Merchants’ “lack of routing choice” in e-Commerce costs them “billions of dollars each year”, according to the Merchants Payment Coalition (MPC). The MPC is a trade group that represents gasoline, supermarket, convenience store, as well as other retail chains.
Larger merchants have been pressing for the Fed to make much-needed changes to the current rules that govern transaction routing and pricing.
Earlier this year, on May 7, the Fed welcomed comments for a “proposed clarification” to its rules on enforcing the 2010 Durbin Amendment that determines that merchants can have two “unaffiliated networks” in order to route card-not-present transactions.

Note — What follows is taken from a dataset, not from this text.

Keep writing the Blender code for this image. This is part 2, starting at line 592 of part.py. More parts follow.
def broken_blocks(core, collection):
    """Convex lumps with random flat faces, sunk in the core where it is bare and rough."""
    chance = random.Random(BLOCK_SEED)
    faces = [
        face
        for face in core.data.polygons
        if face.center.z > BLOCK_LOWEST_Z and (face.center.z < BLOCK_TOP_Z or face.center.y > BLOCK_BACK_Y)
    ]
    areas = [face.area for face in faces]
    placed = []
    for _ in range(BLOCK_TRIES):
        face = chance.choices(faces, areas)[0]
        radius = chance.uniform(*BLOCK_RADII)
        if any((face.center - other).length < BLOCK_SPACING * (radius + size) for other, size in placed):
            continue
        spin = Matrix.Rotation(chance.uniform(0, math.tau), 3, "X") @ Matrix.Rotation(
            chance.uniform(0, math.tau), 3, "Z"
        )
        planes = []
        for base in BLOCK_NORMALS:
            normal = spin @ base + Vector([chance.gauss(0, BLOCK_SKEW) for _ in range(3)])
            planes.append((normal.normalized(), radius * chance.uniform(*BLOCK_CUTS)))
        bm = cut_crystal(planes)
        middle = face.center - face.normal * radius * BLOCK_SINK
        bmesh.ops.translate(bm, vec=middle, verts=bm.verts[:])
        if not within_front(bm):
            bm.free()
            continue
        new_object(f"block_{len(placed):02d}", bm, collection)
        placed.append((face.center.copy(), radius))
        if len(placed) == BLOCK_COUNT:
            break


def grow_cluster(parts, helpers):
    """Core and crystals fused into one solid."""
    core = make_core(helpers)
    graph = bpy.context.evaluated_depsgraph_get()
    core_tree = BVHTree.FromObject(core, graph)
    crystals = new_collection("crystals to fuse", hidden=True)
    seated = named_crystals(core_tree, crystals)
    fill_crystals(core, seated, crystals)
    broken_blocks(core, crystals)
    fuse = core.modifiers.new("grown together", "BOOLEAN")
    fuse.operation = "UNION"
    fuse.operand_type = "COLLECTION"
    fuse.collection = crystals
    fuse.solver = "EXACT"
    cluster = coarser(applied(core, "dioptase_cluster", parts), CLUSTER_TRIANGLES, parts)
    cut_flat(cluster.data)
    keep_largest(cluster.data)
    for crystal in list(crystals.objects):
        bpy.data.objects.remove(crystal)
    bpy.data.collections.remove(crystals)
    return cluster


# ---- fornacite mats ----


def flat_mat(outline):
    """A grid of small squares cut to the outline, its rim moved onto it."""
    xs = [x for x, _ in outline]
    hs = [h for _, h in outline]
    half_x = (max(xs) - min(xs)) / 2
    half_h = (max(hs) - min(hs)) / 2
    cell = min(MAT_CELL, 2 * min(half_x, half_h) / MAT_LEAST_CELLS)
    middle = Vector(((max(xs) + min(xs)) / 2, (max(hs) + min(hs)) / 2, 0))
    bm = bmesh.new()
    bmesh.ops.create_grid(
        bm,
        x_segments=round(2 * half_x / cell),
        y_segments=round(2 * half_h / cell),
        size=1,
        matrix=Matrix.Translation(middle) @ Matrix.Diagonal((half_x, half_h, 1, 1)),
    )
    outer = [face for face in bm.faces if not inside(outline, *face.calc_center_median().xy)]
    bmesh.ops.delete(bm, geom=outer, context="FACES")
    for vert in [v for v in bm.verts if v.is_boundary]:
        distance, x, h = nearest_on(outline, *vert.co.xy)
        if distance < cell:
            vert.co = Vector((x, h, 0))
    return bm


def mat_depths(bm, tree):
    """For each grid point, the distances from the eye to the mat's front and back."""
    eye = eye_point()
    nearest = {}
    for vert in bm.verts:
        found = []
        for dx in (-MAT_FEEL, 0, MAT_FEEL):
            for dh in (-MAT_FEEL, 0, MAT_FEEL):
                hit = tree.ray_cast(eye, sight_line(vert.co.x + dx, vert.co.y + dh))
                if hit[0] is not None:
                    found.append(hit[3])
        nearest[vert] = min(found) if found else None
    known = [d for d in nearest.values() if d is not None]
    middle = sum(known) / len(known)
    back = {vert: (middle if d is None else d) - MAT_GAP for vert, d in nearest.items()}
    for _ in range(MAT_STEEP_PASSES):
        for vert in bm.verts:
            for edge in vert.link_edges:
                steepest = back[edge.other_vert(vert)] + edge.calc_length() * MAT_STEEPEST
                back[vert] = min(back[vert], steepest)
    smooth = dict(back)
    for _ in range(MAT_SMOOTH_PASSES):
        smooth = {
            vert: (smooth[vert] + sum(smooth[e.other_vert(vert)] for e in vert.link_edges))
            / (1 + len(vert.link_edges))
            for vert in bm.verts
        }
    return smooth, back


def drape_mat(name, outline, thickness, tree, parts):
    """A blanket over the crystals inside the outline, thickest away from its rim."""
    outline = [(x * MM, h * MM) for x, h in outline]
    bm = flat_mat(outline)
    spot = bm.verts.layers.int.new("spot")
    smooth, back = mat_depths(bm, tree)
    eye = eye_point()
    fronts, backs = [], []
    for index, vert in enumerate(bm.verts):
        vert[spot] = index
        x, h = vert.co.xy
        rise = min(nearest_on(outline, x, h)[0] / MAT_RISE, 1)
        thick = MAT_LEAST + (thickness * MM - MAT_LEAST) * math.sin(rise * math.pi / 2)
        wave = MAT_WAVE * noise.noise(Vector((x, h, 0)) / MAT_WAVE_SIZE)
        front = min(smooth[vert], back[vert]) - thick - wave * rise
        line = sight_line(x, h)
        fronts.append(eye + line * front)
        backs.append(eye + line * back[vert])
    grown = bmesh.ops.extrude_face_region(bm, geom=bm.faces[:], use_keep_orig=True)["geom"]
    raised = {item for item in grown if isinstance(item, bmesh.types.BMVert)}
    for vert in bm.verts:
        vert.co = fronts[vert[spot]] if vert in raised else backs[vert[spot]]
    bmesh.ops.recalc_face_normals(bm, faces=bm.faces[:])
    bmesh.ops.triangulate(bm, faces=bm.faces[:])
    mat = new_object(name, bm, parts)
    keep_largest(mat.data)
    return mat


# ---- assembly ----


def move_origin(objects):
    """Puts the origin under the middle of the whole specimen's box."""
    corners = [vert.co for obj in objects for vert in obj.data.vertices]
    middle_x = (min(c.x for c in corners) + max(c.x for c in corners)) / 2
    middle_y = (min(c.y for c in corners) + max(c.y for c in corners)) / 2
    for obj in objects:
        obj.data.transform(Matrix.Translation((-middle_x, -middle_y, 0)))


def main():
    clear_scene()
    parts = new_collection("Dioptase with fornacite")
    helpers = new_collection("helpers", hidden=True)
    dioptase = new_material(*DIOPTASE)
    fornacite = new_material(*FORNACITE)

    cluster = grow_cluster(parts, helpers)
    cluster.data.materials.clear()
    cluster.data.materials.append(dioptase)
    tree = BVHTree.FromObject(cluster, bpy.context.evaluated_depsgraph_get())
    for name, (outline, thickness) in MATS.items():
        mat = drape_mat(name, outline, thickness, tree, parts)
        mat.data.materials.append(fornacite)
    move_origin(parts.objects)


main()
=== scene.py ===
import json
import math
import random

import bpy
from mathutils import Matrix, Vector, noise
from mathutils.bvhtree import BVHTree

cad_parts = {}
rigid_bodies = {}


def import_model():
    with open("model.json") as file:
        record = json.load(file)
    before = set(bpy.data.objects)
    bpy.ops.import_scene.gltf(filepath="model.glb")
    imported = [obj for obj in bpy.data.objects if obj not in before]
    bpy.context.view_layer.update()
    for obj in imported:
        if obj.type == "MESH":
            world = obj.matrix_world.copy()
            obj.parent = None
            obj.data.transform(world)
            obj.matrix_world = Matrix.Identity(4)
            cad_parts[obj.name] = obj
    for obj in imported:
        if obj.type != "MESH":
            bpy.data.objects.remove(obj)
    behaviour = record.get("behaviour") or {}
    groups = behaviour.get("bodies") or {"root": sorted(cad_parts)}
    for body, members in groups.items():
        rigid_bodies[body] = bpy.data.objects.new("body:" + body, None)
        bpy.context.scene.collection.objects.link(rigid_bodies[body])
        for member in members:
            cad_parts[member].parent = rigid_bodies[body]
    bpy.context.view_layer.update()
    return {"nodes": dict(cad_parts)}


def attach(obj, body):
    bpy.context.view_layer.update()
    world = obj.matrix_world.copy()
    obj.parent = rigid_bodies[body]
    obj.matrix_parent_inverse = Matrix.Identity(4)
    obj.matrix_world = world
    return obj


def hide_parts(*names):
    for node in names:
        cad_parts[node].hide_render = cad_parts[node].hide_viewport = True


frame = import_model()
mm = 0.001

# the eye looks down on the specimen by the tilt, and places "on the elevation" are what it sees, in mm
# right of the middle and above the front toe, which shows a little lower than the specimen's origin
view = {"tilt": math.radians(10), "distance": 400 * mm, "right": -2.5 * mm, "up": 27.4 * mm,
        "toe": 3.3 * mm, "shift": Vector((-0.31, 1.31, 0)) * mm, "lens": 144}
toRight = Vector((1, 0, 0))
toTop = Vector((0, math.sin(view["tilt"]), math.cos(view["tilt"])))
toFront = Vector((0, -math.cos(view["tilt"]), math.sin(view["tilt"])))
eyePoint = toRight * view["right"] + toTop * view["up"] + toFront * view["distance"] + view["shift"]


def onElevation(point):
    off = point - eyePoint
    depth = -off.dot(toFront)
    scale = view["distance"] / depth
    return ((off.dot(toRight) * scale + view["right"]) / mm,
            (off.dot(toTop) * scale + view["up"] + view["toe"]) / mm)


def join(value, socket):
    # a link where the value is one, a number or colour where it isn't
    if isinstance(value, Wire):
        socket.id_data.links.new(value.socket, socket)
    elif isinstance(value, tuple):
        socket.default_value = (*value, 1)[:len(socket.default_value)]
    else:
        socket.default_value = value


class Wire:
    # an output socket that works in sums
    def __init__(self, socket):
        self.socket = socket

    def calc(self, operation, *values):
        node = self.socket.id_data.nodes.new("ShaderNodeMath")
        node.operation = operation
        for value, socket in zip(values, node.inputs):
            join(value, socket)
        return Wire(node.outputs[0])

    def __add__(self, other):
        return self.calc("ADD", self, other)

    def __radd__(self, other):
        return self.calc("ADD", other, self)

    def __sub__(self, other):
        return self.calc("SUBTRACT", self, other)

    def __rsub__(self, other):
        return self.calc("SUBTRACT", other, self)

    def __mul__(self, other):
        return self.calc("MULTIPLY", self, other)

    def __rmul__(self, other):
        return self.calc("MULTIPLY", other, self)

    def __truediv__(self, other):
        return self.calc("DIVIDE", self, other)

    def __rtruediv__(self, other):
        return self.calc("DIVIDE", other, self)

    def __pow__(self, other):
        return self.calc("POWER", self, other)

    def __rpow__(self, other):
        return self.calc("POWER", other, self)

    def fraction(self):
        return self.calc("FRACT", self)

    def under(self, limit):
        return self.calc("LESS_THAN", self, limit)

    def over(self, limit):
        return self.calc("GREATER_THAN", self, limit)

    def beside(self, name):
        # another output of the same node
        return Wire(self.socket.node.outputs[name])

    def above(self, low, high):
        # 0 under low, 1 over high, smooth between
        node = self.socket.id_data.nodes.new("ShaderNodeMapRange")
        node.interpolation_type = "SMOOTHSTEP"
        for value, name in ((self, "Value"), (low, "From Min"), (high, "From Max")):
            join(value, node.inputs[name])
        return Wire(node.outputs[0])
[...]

Evidently, there have been numerous claims from merchants that larger banks were sending online debit transactions to Mastercard or Visa networks first, instead of alternative debit switches like NYCE, Pulse, or Shazam. It is a widely known fact that alternative systems offer considerably lower pricing and better security.
A Decades Long Debate
A debate has been waged for decades in terms of how much credit network behemoths Mastercard and Visa can charge for their credit and debit transactions. Debit transactions were reeled in by regulations, thanks to the legislative efforts by Illinois Democratic Sen. Dick Durbin.

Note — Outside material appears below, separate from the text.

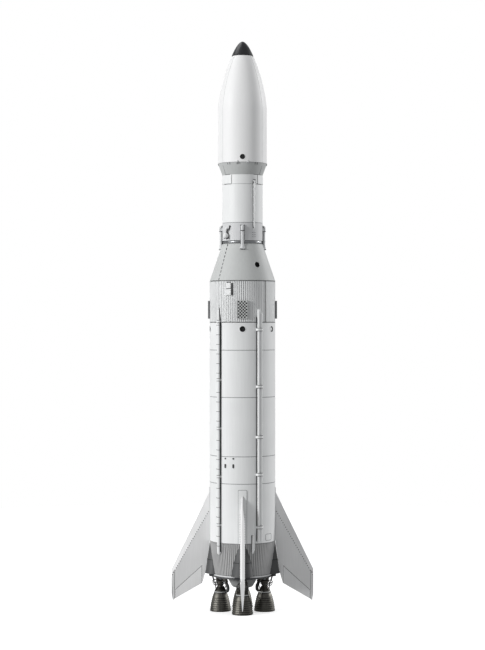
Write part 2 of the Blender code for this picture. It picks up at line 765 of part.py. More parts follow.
def cone_radius(height):
    """Give the body's radius beside the separation ring, on the cone or on the bay."""
    slope = (STAGE1_RADIUS - STAGE2_RADIUS) / (SEPARATION_RING_BOTTOM - FORWARD_SKIRT_TOP)
    return STAGE2_RADIUS + max(0.0, SEPARATION_RING_BOTTOM - height) * slope


def separation_struts(bm):
    """Add the four struts that rise from the cone and bridge the separation ring."""
    stations = [(20.88, 0.165, 1.40), (21.10, 0.165, 1.38), (21.11, 0.11, 1.35), (21.25, 0.11, 1.35)]
    stations += [(SEPARATION_RING_BOTTOM - SEAT_GAP, 0.11, 1.35), (21.93, 0.11, 1.33), (21.94, 0.145, 1.35)]
    stations += [(22.25, 0.145, 1.35), (22.31, 0.11, 1.32)]
    for azimuth in SIDES.values():
        rings = []
        for height, half, reach in stations:
            seat = STAGE2_RADIUS + SEAT_GAP
            if height <= 21.25:
                seat = cone_radius(height) - 0.02
            rings.append(duct_ring(seat, reach - seat, half, height))
        loft(bm, rings, frame_at(azimuth))


def make_roll_thruster():
    """Make the roll thruster: a bracket, a slanted link and a round tank."""
    frame = frame_at(THRUSTER_AZIMUTH)
    seat = STAGE2_RADIUS + SEAT_GAP
    middle = (seat + 0.19, 0.0, THRUSTER_HEIGHT)
    bm = bmesh.new()
    bmesh.ops.create_uvsphere(bm, u_segments=12, v_segments=8, radius=THRUSTER_RADIUS)
    bmesh.ops.transform(bm, matrix=frame @ Matrix.Translation(middle), verts=bm.verts)
    thruster = add_solid("roll_thruster", bm, "white paint")
    link = tool_solid(lambda bm: rod(bm, (seat + 0.07, 0, 22.15), middle, 0.045, 8, frame))
    combine(thruster, link, "UNION")
    bracket = tool_solid(lambda bm: box(bm, (seat, -0.10, 22.08), (seat + 0.10, 0.10, 22.20), frame))
    combine(thruster, bracket, "UNION")


# Nose fairing


def nose_radius(height):
    """Give the fairing's outer radius: a cylinder with a curved nose."""
    share = max(0.0, (height - OGIVE_START) / (NOSE_TIP - OGIVE_START))
    return FAIRING_RADIUS * max(0.0, 1.0 - share**1.65) ** 0.72


def petal_ring(height):
    """Give a petal's section at a height: an arc with the wall's thickness."""
    ring = []
    outer = nose_radius(height)
    for radius, order in ((outer, 1.0), (outer - PETAL_WALL, -1.0)):
        half = math.radians(60.0) - math.asin(PETAL_SEAM / 2.0 / radius)
        for i in range(PETAL_COLUMNS + 1):
            angle = order * half * (2.0 * i / PETAL_COLUMNS - 1.0)
            ring.append((radius * math.cos(angle), radius * math.sin(angle), height))
    return ring


def make_petal(side, azimuth):
    """Make a fairing petal with the lugs and pins of its two hinges; its origin is on their axis."""
    top = NOSE_CAP_BOTTOM - (0.0 if side == "front" else PETAL_TOP_GAP)
    heights = [FAIRING_BASE_TOP + PETAL_BASE_GAP, OGIVE_START]
    heights += [OGIVE_START + (top - OGIVE_START) * share for share in (0.18, 0.34, 0.5, 0.67, 0.84, 1.0)]
    bm = bmesh.new()
    loft(bm, [petal_ring(height) for height in heights])
    petal = add_solid("fairing_petal_" + side, bm, "white paint")
    base = FAIRING_BASE_TOP
    lug = [(1.37, base + 0.02), (1.41, base + 0.02), (1.41, base - 0.025), (1.47, base - 0.025)]
    lug += [(1.47, base + 0.06), (1.42, base + 0.12), (1.35, base + 0.12)]
    for middle in (-PETAL_HINGE_OFFSET, PETAL_HINGE_OFFSET):
        combine(petal, tool_solid(lambda bm: slab(bm, lug, middle - 0.02, middle + 0.02)), "UNION")
        start = (PETAL_HINGE_RADIUS, middle - 0.06, base)
        end = (PETAL_HINGE_RADIUS, middle + 0.06, base)
        combine(petal, tool_solid(lambda bm: rod(bm, start, end, PETAL_PIN, PIN_SEGMENTS)), "UNION")
    if side == "front":
        start = (FAIRING_RADIUS - 0.2, 0, PETAL_PORT_HEIGHT)
        end = (FAIRING_RADIUS + 0.2, 0, PETAL_PORT_HEIGHT)
        combine(petal, tool_solid(lambda bm: rod(bm, start, end, PETAL_PORT_RADIUS, 20)), "DIFFERENCE")
    petal.data.transform(Matrix.Translation((-PETAL_HINGE_RADIUS, 0.0, -base)))
    place(petal, azimuth, PETAL_HINGE_RADIUS, base)


def make_fairing_base():
    """Make the cone under the fairing with the hinge plates of the petals."""
    base = turned(
        "fairing_base",
        [(STAGE2_RADIUS, FAIRING_BASE_BOTTOM), (FAIRING_RADIUS, FAIRING_BASE_TOP)],
        "grey paint",
    )
    top = FAIRING_BASE_TOP
    plate = [(1.31, top - 0.14), (1.475, top - 0.06), (1.475, top + 0.01), (1.45, top + 0.035)]
    plate += [(1.425, top + 0.03), (1.405, top), (1.31, top - 0.06)]

    def plates(bm):
        for azimuth in PETALS.values():
            for middle in (-PETAL_HINGE_OFFSET, PETAL_HINGE_OFFSET):
                for low in (middle - 0.065, middle + 0.028):
                    slab(bm, plate, low, low + 0.037, frame_at(azimuth))

    def bores(bm):
        for azimuth in PETALS.values():
            for middle in (-PETAL_HINGE_OFFSET, PETAL_HINGE_OFFSET):
                start = (PETAL_HINGE_RADIUS, middle - 0.10, top)
                end = (PETAL_HINGE_RADIUS, middle + 0.10, top)
                rod(bm, start, end, PETAL_BORE, PIN_SEGMENTS, frame_at(azimuth))

    combine(base, tool_solid(plates), "UNION")
    combine(base, tool_solid(bores), "DIFFERENCE")
    turned("payload_adapter", [(0.90, top + SEAT_GAP), (0.47, 26.33)], "grey paint", 32)


def make_nose_cap():
    """Make the dark cap on the fairing's tip."""
    start = NOSE_CAP_BOTTOM + SEAT_GAP
    heights = [start + (NOSE_TIP - start) * share for share in (0.0, 0.3, 0.6, 0.85, 0.97)]
    profile = [(nose_radius(height), height) for height in heights] + [(0.0, NOSE_TIP)]
    turned("nose_cap", profile, "charcoal", 28)


def main():
    """Build the whole rocket."""
    clear_scene()
    make_base()
    make_first_stage_body()
    make_engine_fairings()
    make_fins()
    make_engines()
    make_cable_ducts()
    make_drain_pipe()
    make_vent_grilles()
    make_equipment_box()
    make_second_stage_body()
    make_roll_thruster()
    make_fairing_base()
    for side, azimuth in PETALS.items():
        make_petal(side, azimuth)
    make_nose_cap()


main()
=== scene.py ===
"""Dresses the space rocket: its painted sections, fittings, fins and engines, with a plain studio around it.

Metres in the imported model's own frame, +Z up; the rocket stands on its nozzle rims at z = 0.
Azimuth 0 is the front, along -Y, and azimuth 90 is the right side, along +X.
"""

import math

import bmesh
import bpy
from mathutils import Matrix, Vector


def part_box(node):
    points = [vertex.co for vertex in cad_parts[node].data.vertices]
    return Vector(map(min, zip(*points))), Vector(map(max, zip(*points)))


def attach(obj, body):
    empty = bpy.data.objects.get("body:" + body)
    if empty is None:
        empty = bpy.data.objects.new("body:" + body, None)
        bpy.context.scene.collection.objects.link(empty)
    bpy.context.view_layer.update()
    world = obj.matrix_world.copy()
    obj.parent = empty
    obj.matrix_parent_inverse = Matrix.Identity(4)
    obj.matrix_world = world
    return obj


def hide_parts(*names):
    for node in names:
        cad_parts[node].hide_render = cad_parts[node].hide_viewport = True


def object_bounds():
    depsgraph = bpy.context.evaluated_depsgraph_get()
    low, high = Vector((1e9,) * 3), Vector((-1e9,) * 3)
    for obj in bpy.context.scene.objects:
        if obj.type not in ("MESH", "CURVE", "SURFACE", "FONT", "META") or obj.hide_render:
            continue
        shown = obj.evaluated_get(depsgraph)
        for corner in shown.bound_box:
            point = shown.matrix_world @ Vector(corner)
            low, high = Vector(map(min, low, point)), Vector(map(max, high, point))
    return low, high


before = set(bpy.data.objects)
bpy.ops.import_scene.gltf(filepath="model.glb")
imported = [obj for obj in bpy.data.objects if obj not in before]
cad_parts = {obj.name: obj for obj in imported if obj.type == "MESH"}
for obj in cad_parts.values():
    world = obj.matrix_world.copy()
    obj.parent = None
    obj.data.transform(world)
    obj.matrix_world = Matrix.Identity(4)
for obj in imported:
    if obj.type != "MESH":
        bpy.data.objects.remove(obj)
CAD_BOX = [list(corner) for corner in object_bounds()]

bl_info = {
    "name": "Space rocket dressing",
    "version": (1, 0, 0),
    "blender": (4, 5, 0),
    "location": "3D View > Sidebar > Rocket",
    "description": "Models the finished surfaces of a two-stage space rocket around its packed frame",
    "category": "Object",
}

SIDES = {"front": 0.0, "right": 90.0, "rear": 180.0, "left": 270.0}
PETALS = {"front": 0.0, "right": 120.0, "left": 240.0}
SMOOTH_ANGLE = math.radians(38.0)
UP, DOWN = Vector((0.0, 0.0, 1.0)), Vector((0.0, 0.0, -1.0))


def to_linear(code):
    """Turn an sRGB hex value into linear red, green and blue."""
    shares = [int(code[i : i + 2], 16) / 255.0 for i in (0, 2, 4)]
    return tuple(s / 12.92 if s <= 0.04045 else ((s + 0.055) / 1.055) ** 2.4 for s in shares)


def span(node):
    """Give a node's lowest height, highest height and outer radius."""
    low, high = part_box(node)
    return low.z, high.z, high.x


# Sizes and colours that a user may change


def length(name, description, default):
    """Make a length property in metres."""
    return bpy.props.FloatProperty(
        name=name, description=description, default=default, min=0.0, unit="LENGTH"
    )


def colour(name, description, code):
    """Make a colour property from an sRGB hex value."""
    return bpy.props.FloatVectorProperty(
        name=name, description=description, default=to_linear(code), size=3, min=0.0, max=1.0, subtype="COLOR"
    )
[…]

Despite litigation efforts over many years, credit card transactions are still less regulated. A total of six merchant groups have filed comments in support of the Fed’s proposal to clarify the debit routing rules. The Connecticut Food Association expressed their views in the following statement from the association’s president, Wayne Pesce:
“While my members are overwhelmingly utilizing competitive routing for instore transactions, they do not enjoy the same access to competitive debit networks when the card is used online and in mobile transactions, The Board’s proposed clarification will do that, and simply clarify that Visa and MasterCard must compete for retailer business, regardless of where the transaction happens.”

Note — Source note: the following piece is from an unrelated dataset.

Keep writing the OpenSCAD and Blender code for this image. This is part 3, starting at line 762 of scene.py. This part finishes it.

Many merchants have cited the massive shifts to online purchasing as a result of the pandemic. COVID-19 is also blamed for the rising costs of doing business. Both the cost of accepting debit cards as well as the growing barriers to accessing competitive networks is impacting businesses as well as customers.
The Opposing Side
On the other side of the coin, almost 30 people sent in a form letter opposing the clarification of the Fed’s rules. They argued that it would “negatively impact” community banks.
A letter from Jodi Deuser on a June 24 letter stated:
“My community bank is particularly vulnerable to regulatory changes which combine new compliance costs with reductions in fairly-earned revenue. This expansion of the routing requirement to all card-not-present transactions and accompanying mandate that we accept PINless transactions effectively creates a price cap on the revenue community banks receive to participate in these transactions.”
An Ongoing Issue
Currently, a very small percentage of online debit transactions are routed to “alternative switches” because a few of the largest banks do not have the technology that can send payments “without accompanying PINs” to those systems.
The MPC argued that the Fed should “lower the cap” that the Durbin Amendment has placed on the fees that large banks can charge merchants for all their debit transactions.
Under the current law, those institutions that have more than $10 billion in assets are limited to a fee of no higher than 21 cents, an allowance of a penny for fraud prevention, and .05% of the sale to recover fraud losses.
Long Road Ahead
Merchants have long argued that the Fed’s pricing allowance for banks has been “too liberal” based on the language of the law. What’s more is that they have paid “billions” more than they should have, if the Fed actually complied with the Durbin Amendment.